Percent Yield vs. Other Yield Measurements

While percent yield is the most common way to express the efficiency of a reaction, other measures exist. It's important to understand the differences:

• Quantitative Yield: This term is sometimes used when the percent yield is very close to 100%, implying that the reaction is essentially complete and there is minimal loss of product.
• Isolated Yield: This refers to the amount of pure product obtained after all purification steps. It's often lower than the crude yield (the amount of product obtained directly from the reaction mixture) due to losses during purification.
• Atom Economy: This is a theoretical measure of the proportion of reactant atoms that become incorporated into the desired product.
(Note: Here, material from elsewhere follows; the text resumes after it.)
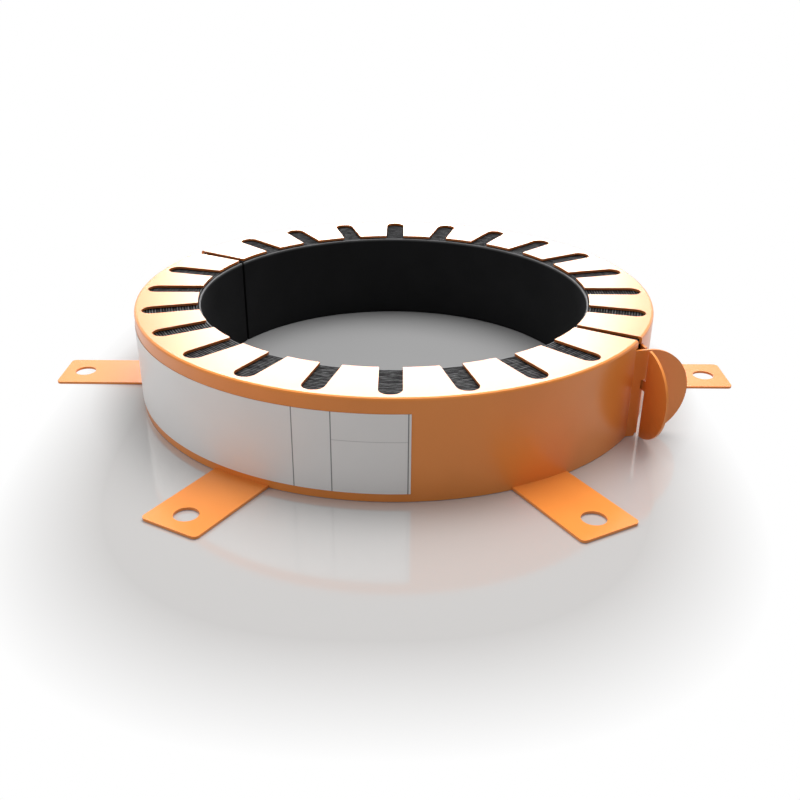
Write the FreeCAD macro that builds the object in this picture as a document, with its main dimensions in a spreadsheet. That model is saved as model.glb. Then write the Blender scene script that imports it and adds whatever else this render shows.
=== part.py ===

It's a concept used in green chemistry to design reactions that minimize waste. Atom economy doesn't consider the actual yield obtained in the lab.

Conclusion

Calculating percent yield is a fundamental skill in chemistry that allows us to quantify the efficiency of chemical reactions. By understanding the concepts of theoretical yield, actual yield, and limiting reactants, and by following the step-by-step guide outlined in this article, you can accurately calculate percent yield and interpret its significance. Remember to pay attention to factors that can affect percent yield and implement strategies to improve it. Mastering this skill is essential for success in the laboratory and for advancing your understanding of chemical processes.